Por más que Adolfo Albo afirme que las empresas bancarias ofrecen mejores condiciones de ahorro y de crédito que las instancias informales, la mayoría de la gente, a juzgar por los números, parece estar convencida de lo contrario, y tiene motivos para ello. Baste comparar, por ejemplo, los rendimientos que ofrece una cuenta de ahorros promedio con los intereses y tarifas que ha de pagarse por el uso de una tarjeta de crédito, y se verá que las condiciones bancarias no están muy lejanas de la usura.
Hay, desde luego, otros factores.

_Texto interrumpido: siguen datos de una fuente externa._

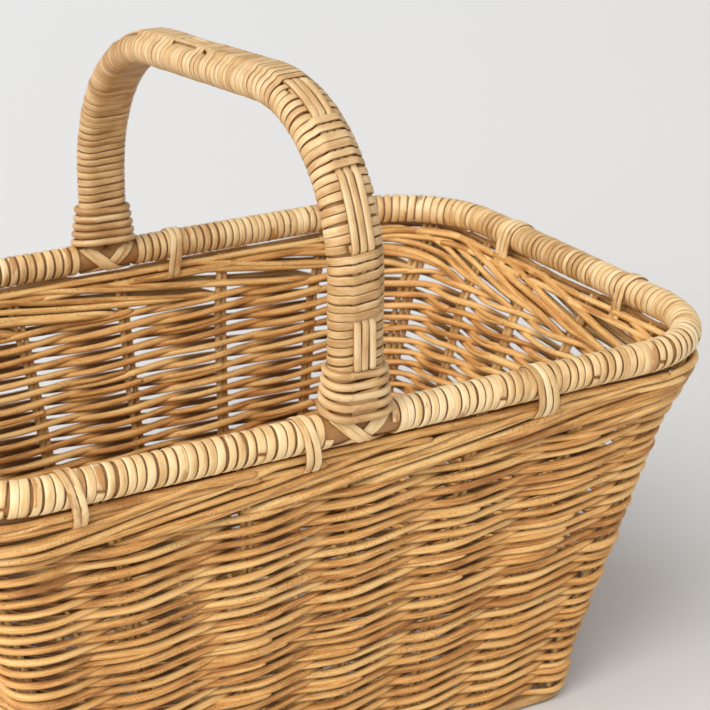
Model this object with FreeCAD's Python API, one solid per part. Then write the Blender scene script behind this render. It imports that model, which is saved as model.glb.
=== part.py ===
import FreeCAD, Part
import math
import os
from FreeCAD import Vector

# Rattan sewing basket: an open, flared, rounded rectangle of twined wickerwork with a wrapped rim
# and one fixed hoop handle across its middle. Millimetres. Origin: middle of the footprint, on the
# table. X runs along the length, Y across the width, Z up. The front is the -Y side.

# Rim
RIM_HALF_LENGTH = 210.0      # to the pole's centre line
RIM_HALF_WIDTH = 134.7
RIM_CORNER = 55.5
RIM_HEIGHT = 197.0           # pole centre above the table
RIM_POLE_R = 6.7
PEEL = 1.3                   # thickness of the flat rattan peel that wraps the rim and the handle
GAP = 0.05                   # clearance between pieces that lie against each other

# Woven wall, measured on its middle surface
FOOT_HALF_LENGTH = 141.0
FOOT_HALF_WIDTH = 102.5
FOOT_CORNER = 13.0
END_FLARE = 0.345            # outward run per unit of height, on the short ends
SIDE_FLARE = 0.183           # the same on the long sides
CORNER_GROWTH = 0.18         # growth of the corner radius per unit of height
UPSETT_START = 8.0           # the wall rises straight up to here
UPSETT_LENGTH = 26.0         # and leans out gradually over this height
BORDER_START = 156.0         # above this the ends lean out further, to meet the rim
END_REACH = 8.0              # how much further, at the stake tops
STAKE_FOOT = 7.0
STAKE_TOP = 187.0
BORDER_BEND = 5.0            # half the length over which a stake bends at the border
STRAIGHT_ENOUGH = 0.003      # half a bend, in radians, that is left out of a rod

# Rods
STAKE_R = 1.7
WEAVER_R = 2.0
BORDER_R = 1.75
WEAVER_OFFSET = 4.4          # weaver's centre line from the wall's middle surface
COURSE_PITCH = 6.4
FIRST_COURSE = 9.3
COURSES = 25
SPANS_LONG = 6               # gaps between stakes from corner to corner, along a long side
SPANS_SHORT = 5
STAKE_SHIFT = -2.0           # the stakes stand this far round from the corners and side middles
PAIR_PITCH = 3.6             # between the two rods of one stake
CORNER_PITCH = 4.0           # between the three rods of a corner stake

# Base
FRAME_R = 3.5
FRAME_Z = 3.2                # a little under FRAME_R, so the table flattens the underside
STICK_R = 2.0
STICK_Z = 5.3
STICKS = 9
BASE_WEAVER_R = 1.6
BASE_WEAVER_PITCH = 5.0
BASE_WEAVERS = 52
BASE_CLEARANCE = 0.5         # between the base rods and the wall round them

# Border: bent-over stake ends that run along the wall just under the rim
OUTER_BORDER_Z = (168.7, 172.5, 176.2, 181.7, 185.5)
INNER_BORDER_Z = (168.6, 172.5, 176.3)
OUTER_BORDER_OFFSET = 4.9
INNER_BORDER_OFFSET = -4.6
LASHING_Z = 178.9            # the rim lashings pass through the border at this height
LASHING_SPREAD = 4.0         # the inner leg of a lashing slants this far inward
LASHING_WIDTH = 3.6
LASHING_PITCH = 4.4
LASHINGS_LONG = (-147.0, -35.0, 92.0)     # places along a long side
LASHINGS_SHORT = (-55.0, 50.0)            # places along a short end

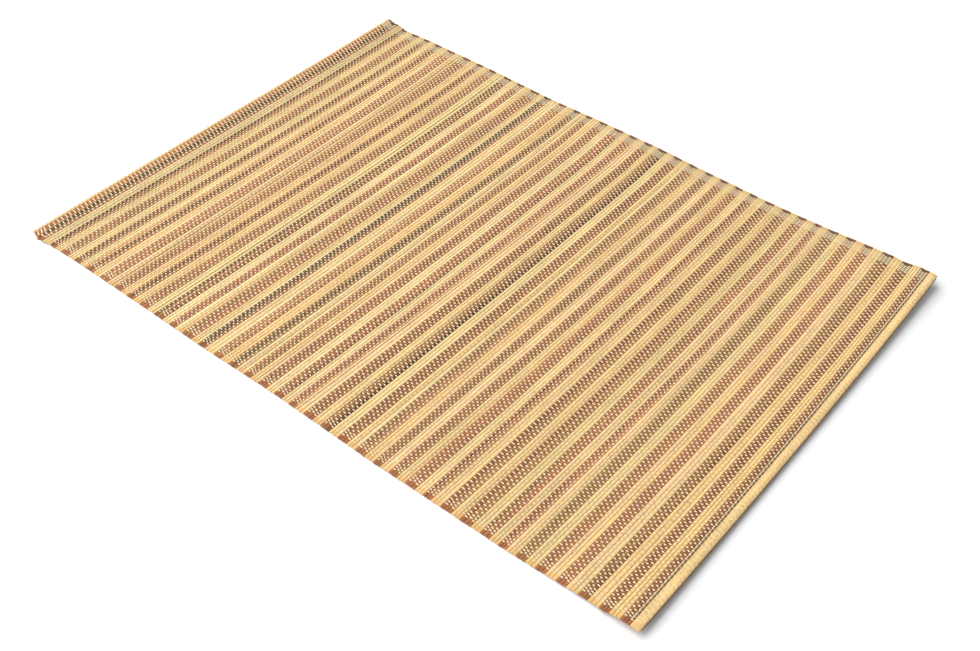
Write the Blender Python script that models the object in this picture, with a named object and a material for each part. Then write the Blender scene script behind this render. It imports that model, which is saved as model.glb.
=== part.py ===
"""A woven bamboo placemat lying flat on a table.

Flat bamboo splints lie side by side along Y, in dyed and natural bands, and cotton
threads are woven over and under them along X. Both short ends are folded under and
stitched down as hems. The mat is one sheet, so it is one solid, lofted along Y: its
section has the two folded hems, a rib for each splint on its upper side, and a plain
underside. The last hand's breadth of the right end curls up off the table.

The origin is on the table under the middle of the mat, +X along its length, +Z up.
"""
import math
import random

import bmesh
import bpy
import numpy as np

MM = 0.001

# Outline: over the folded ends, and along the splints
LENGTH = 451.8 * MM
WIDTH = 330.5 * MM

# Sheet and hems
SHEET = 1.35 * MM         # over a splint and the threads above and below it
RIB_HEIGHT = 0.3 * MM     # from the groove between two splints to the flat of a splint
RIB_SHOULDER = 0.2        # share of a splint's width that each rounded shoulder takes
HEM_GAP = 0.35 * MM       # between the sheet and the hem folded under it
HEM_WIDTH = 10.5 * MM
HEM_SLOPE = 11.0 * MM     # over which the sheet comes down to the table past a hem
FOLD_STEPS = 8
INNER_FOLD_STEPS = 2
UNDERSIDE_STEP = 8.0 * MM

# Splints, counted from the left fold
LEFT_BAND_START = 1.6 * MM
LEFT_BAND = (2.1 * MM, 2.1 * MM, 1.7 * MM, 1.7 * MM, 2.8 * MM)
BAND = 6.03 * MM          # three splints
BAND_PAIRS = 36
SPLINTS_IN_BAND = 3
RIGHT_BAND = (2.02 * MM, 2.02 * MM)
BAND_JITTER = 0.35 * MM
SPLINT_JITTER = 0.13      # share of a splint's width
WEAVE_SEED = 6219

# Where the weave is tight or slack: bands from the left, and how far an edge there is
# from its even place, in mm
SLACK = (
    (0, 0.0), (2, -2.3), (7, -3.2), (9, -4.4), (11, -1.7), (13, -2.3), (18, -1.3),
    (21, -1.5), (22, 0.1), (23, -2.0), (26, -0.2), (30, -1.0), (39, -0.9), (45, 0.3),
    (53, -1.2), (54, -0.3), (58, 0.6), (62, -1.4), (66, -0.9), (69, 0.8), (72, -0.3),
)

# How the splints lie askew, in mm: distance from the left fold, how far their middle bows
# to the right, and how far their far end leans to the right
SKEW = (
    (0, -0.6, -0.3), (11, 0.9, -1.5), (26, 2.3, -1.7), (70, 2.3, -3.1), (82, 2.2, -0.6),
    (118, 2.3, 2.0), (160, 2.0, 1.1), (205, 1.8, 1.2), (229, 1.7, 3.6), (245, 1.5, 2.0),
    (275, 1.2, 1.1), (298, 1.4, 2.1), (330, 1.9, 1.2), (355, 2.7, -0.2), (400, 3.1, -0.5),
    (420, 3.0, -0.4), (435, 2.1, 0.7), (451, 1.1, 0.0),
)
MEAN_BOW = 2 / 3          # a bowed splint's mean place, as a share of its bow

# The long edges, in mm: distance from the left fold, how far the near and the far edge
# stand out, and how far the far edge is off the table
EDGES = (
    (0, 0.0, 0.0, 0.0), (16, -0.2, 0.2, 0.1), (40, -0.9, 0.9, 0.8), (100, -0.6, 0.9, 1.3),
    (155, 0.0, 0.7, 0.5), (200, -0.6, 0.9, 1.6), (245, -0.1, 0.9, 2.3), (280, 0.9, 0.9, 1.5),
    (330, 0.6, 0.7, 1.0), (370, 0.4, 0.9, 1.3), (420, -0.9, 0.9, 1.8), (451, -0.4, 0.0, 0.0),
)
EDGE_STRETCH_START = 0.25  # share of the width from the middle, where an edge starts to stand out
EDGE_LIFT_START = 0.38

# How far the sheet stands off the table
CURL_NEAR = 2.7 * MM      # at the right fold, at the edges and the middle of the mat
CURL_MIDDLE = 1.1 * MM
CURL_FAR = 4.8 * MM
CURL_REACH_NEAR = 75.0 * MM
CURL_REACH_FAR = 110.0 * MM
CURL_POWER = 1.6
LEFT_CORNER_LIFT = 1.7 * MM
LEFT_CORNER_REACH = 26.0 * MM
STATIONS = (-0.5, -0.26, 0.0, 0.22, 0.4, 0.5)   # shares of the width, near to far

NATURAL = ("bamboo_natural", (0.80, 0.57, 0.29, 1.0))
DYED = ("bamboo_dyed_brown", (0.35, 0.15, 0.075, 1.0))

FOLD_RADIUS = SHEET + HEM_GAP / 2
HEM_RISE = SHEET + HEM_GAP
LEFT_FOLD = -LENGTH / 2 - SKEW[0][1] * MM * (1 - MEAN_BOW)
RIGHT_FOLD = LENGTH / 2 - SKEW[-1][1] * MM * (1 - MEAN_BOW)


def clear_scene():
    for obj in list(bpy.data.objects):
        bpy.data.objects.remove(obj, do_unlink=True)


def smooth(t):
    t = min(max(t, 0.0), 1.0)
    return t * t * (3.0 - 2.0 * t)


def read(table, column, place):
    """A column of a table at a place between its rows."""
    rows = np.array(table)
    return float(np.interp(place, rows[:, 0], rows[:, column]))


def splint_edges():
    """The X of each line between two splints, left to right, and each splint's colour."""
    rng = random.Random(WEAVE_SEED)
    edges = [LEFT_FOLD + LEFT_BAND_START]
    colours = []
    for width in LEFT_BAND:
        edges.append(edges[-1] + width)
        colours.append(DYED)
    start = edges[-1]
    bands = []
    for k in range(1, 2 * BAND_PAIRS + 1):
        jitter = rng.uniform(-BAND_JITTER, BAND_JITTER) if k < 2 * BAND_PAIRS else 0.0
        bands.append(start + BAND * k + read(SLACK, 1, k) * MM + jitter)
    for k, end in enumerate(bands):
        begin = edges[-1]
        width = (end - begin) / SPLINTS_IN_BAND
        for n in range(1, SPLINTS_IN_BAND + 1):
            shift = rng.uniform(-SPLINT_JITTER, SPLINT_JITTER) * width if n < SPLINTS_IN_BAND else 0.0
            edges.append(begin + width * n + shift)
            colours.append(DYED if k % 2 else NATURAL)
    for width in RIGHT_BAND:
        edges.append(edges[-1] + width)
        colours.append(NATURAL)
    return edges, colours


def rise(x):
    """How far the sheet's underside is raised by the hem under it."""
    from_fold = min(x - LEFT_FOLD, RIGHT_FOLD - x)
    return HEM_RISE * (1.0 - smooth((from_fold - HEM_WIDTH) / HEM_SLOPE))


def lift(x, y):
    """How far the mat stands off the table: the curled end, a raised corner, the far edge."""
    across = 2.0 * y / WIDTH
    tilt = (CURL_FAR - CURL_NEAR) / 2.0
    cup = (CURL_FAR + CURL_NEAR) / 2.0 - CURL_MIDDLE
    curl = CURL_MIDDLE + tilt * across + cup * across * across
    reach = CURL_REACH_NEAR + (CURL_REACH_FAR - CURL_REACH_NEAR) * (across + 1.0) / 2.0
    end = curl * max(0.0, 1.0 - (RIGHT_FOLD - x) / reach) ** CURL_POWER
    corner = LEFT_CORNER_LIFT * max(across, 0.0) ** 2
    corner *= 1.0 - smooth((x - LEFT_FOLD) / LEFT_CORNER_REACH)
    far_edge = smooth((y / WIDTH - EDGE_LIFT_START) / (0.5 - EDGE_LIFT_START))
    return end + corner + far_edge * read(EDGES, 3, (x - LEFT_FOLD) / MM) * MM


def skew(x, y):
    """How far the splints are off their mean place, bowed and leaning."""
    across = 2.0 * y / WIDTH
    place = (x - LEFT_FOLD) / MM
    bowed = read(SKEW, 1, place) * (1.0 - across * across - MEAN_BOW)
    return (bowed + read(SKEW, 2, place) * across / 2.0) * MM


def stretch(x, y):
    """How far the long edges stand out or in along Y."""
    share = smooth((abs(y) / WIDTH - EDGE_STRETCH_START) / (0.5 - EDGE_STRETCH_START))
    place = (x - LEFT_FOLD) / MM
    if y < 0.0:
        return -share * read(EDGES, 1, place) * MM
    return share * read(EDGES, 2, place) * MM


def arc(centre_x, radius, start, end, steps):
    """Points of a fold, about a centre halfway up the hem, from one angle to the other."""
    points = []
    for n in range(1, steps):
        angle = math.radians(start + (end - start) * n / steps)
        points.append((centre_x + radius * math.cos(angle), FOLD_RADIUS + radius * math.sin(angle)))
    return points


def ribbed_top(edges):
    """The upper side, left to right: a groove, then the two shoulders of each splint."""
    points = []
    for left, right in zip(edges, edges[1:]):
        width = right - left
        points.append((left, rise(left) + SHEET - RIB_HEIGHT))
        for x in (left + RIB_SHOULDER * width, right - RIB_SHOULDER * width):
            points.append((x, rise(x) + SHEET))
    points.append((edges[-1], rise(edges[-1]) + SHEET - RIB_HEIGHT))
    return points


def underside():
    """The underside between the two hems, right to left."""
    left = LEFT_FOLD + HEM_WIDTH
    right = RIGHT_FOLD - HEM_WIDTH
    steps = round((right - left) / UNDERSIDE_STEP)
    xs = [right + (left - right) * n / steps for n in range(steps + 1)]
    xs += [left + HEM_SLOPE * share for share in (0.33, 0.67, 1.0)]
    xs += [right - HEM_SLOPE * share for share in (0.33, 0.67, 1.0)]
    return [(x, rise(x)) for x in sorted(set(xs), reverse=True)]


def section():
    """The closed outline of the mat's section, before it is lifted anywhere."""
    edges, _ = splint_edges()
    left = LEFT_FOLD + FOLD_RADIUS
    right = RIGHT_FOLD - FOLD_RADIUS
    inner = HEM_GAP / 2
    points = [(LEFT_FOLD + HEM_WIDTH, 0.0), (left, 0.0)]
    points += arc(left, FOLD_RADIUS, 270.0, 90.0, FOLD_STEPS)
    points += ribbed_top(edges)
    points += arc(right, FOLD_RADIUS, 90.0, -90.0, FOLD_STEPS)
    points += [(right, 0.0), (RIGHT_FOLD - HEM_WIDTH, 0.0), (RIGHT_FOLD - HEM_WIDTH, SHEET)]
    points += [(right, SHEET)]
    points += arc(right, inner, -90.0, 90.0, INNER_FOLD_STEPS)
    points += [(right, HEM_RISE)]
    points += underside()
    points += [(left, HEM_RISE)]
    points += arc(left, inner, 90.0, 270.0, INNER_FOLD_STEPS)
    points += [(left, SHEET), (LEFT_FOLD + HEM_WIDTH, SHEET)]
    return points


def loft(points):
    """A closed mesh of the section carried straight along Y."""
    bm = bmesh.new()
    first = STATIONS[0] * WIDTH
    near_end = bm.faces.new([bm.verts.new((x, first, z)) for x, z in points])
    face = near_end
    for station in STATIONS[1:]:
        made = bmesh.ops.extrude_face_region(bm, geom=[face])["geom"]
        if face is not near_end:
            bm.faces.remove(face)
        face = next(g for g in made if isinstance(g, bmesh.types.BMFace))
        for vert in face.verts:
            vert.co.y = station * WIDTH
    bmesh.ops.recalc_face_normals(bm, faces=bm.faces[:])
    return bm


def colour_bands(bm):
    """Gives the upper faces of the dyed splints the second material."""
    edges, colours = splint_edges()
    for face in bm.faces:
        x = face.calc_center_median().x
        inside = [c for left, right, c in zip(edges, edges[1:], colours) if left <= x < right]
        face.material_index = int(bool(inside) and inside[0] is DYED and face.normal.z > 0.0)


def lay_down(bm):
    """Takes the straight mat to how it lies on the table."""
    for vert in bm.verts:
        x, y = vert.co.x, vert.co.y
        vert.co.x += skew(x, y)
        vert.co.y += stretch(x, y)
        vert.co.z += lift(x, y)


def finish(name, colour, roughness):
    material = bpy.data.materials.new(name)
    material.use_nodes = True
    shader = material.node_tree.nodes["Principled BSDF"]
    shader.inputs["Base Color"].default_value = colour
    shader.inputs["Roughness"].default_value = roughness
    shader.inputs["Metallic"].default_value = 0.0
    return material


def make_mat(collection):
    """The woven sheet, its dyed bands coloured on their own faces."""
    bm = loft(section())
    colour_bands(bm)
    lay_down(bm)
    mesh = bpy.data.meshes.new("mat")
    bm.to_mesh(mesh)
    bm.free()
    mesh.materials.append(finish(*NATURAL, 0.5))
    mesh.materials.append(finish(*DYED, 0.55))
    mat = bpy.data.objects.new("mat", mesh)
    collection.objects.link(mat)
    return mat


def main():
    clear_scene()
    collection = bpy.data.collections.new("bamboo_placemat")
    bpy.context.scene.collection.children.link(collection)
    make_mat(collection)


main()
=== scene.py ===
import math
import random
from collections import namedtuple
from itertools import groupby

import bpy
import numpy as np
from mathutils import Matrix, Vector


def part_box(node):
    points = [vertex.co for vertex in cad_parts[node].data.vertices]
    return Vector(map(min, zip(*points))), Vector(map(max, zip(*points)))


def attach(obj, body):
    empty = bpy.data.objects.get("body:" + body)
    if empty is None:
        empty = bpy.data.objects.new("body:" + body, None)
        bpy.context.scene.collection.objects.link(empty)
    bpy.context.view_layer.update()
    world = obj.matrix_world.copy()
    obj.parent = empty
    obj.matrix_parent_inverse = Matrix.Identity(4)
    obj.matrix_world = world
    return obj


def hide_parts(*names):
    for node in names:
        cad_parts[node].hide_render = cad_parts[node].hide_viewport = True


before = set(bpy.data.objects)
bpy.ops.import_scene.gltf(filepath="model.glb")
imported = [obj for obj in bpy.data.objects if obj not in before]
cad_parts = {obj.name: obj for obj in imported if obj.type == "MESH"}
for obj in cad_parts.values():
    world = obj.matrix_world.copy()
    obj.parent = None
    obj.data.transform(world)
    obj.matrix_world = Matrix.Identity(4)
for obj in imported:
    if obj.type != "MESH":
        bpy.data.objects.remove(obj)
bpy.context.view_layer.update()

# Splints
# Flat strips of split bamboo lie side by side along Y, in bands of three natural and three
# dyed brown. The weave holds them, and both ends of the mat are turned under as a hem.
MM = 0.001
WEAVE_SEED = 6219
TONE_SEED = 7
low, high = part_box("mat")
WIDTH = 330.5 * MM
SHEET = 1.35 * MM
HEM_GAP = 0.35 * MM
HEM_WIDTH = 10.5 * MM
HEM_SLOPE = 11.0 * MM
HEM_RISE = SHEET + HEM_GAP
FOLD_RADIUS = SHEET + HEM_GAP / 2
MID_RADIUS = FOLD_RADIUS - SHEET / 2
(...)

A la combinación del alto costo de los servicios bancarios y de las severas dificultades que afronta la mayor parte de los ciudadanos –salarios e ingresos insuficientes, desempleo, cobros crecientes de tarifas de energía y agua, carestía inocultable, pérdida de derechos laborales, deterioro o desaparición de servicios públicos y de programas sociales– debe agregarse la contención del gobierno federal en el uso del presupuesto, observada a todo lo largo del año pasado, que tan nociva ha resultado para el desempeño económico del país y para las perspectivas de su gente.
Causas aparte, el hecho central es que el sistema bancario y financiero privado, integrado tras el rescate
que costó decenas de miles de millones de dólares a los ciudadanos, no cumple con la función económica y social que le corresponde y que su universo de usuarios está conformado por dependencias del sector público, las grandes corporaciones, personas morales e individuos de clase media. Es decir, la mayoría de la población mexicana se encuentra –por insuficiencia material, por decisión propia o por estrategias de mercado de las propias corporaciones– excluida del sistema bancario, y la reciente reforma financiera no va a cambiar tal circunstancia.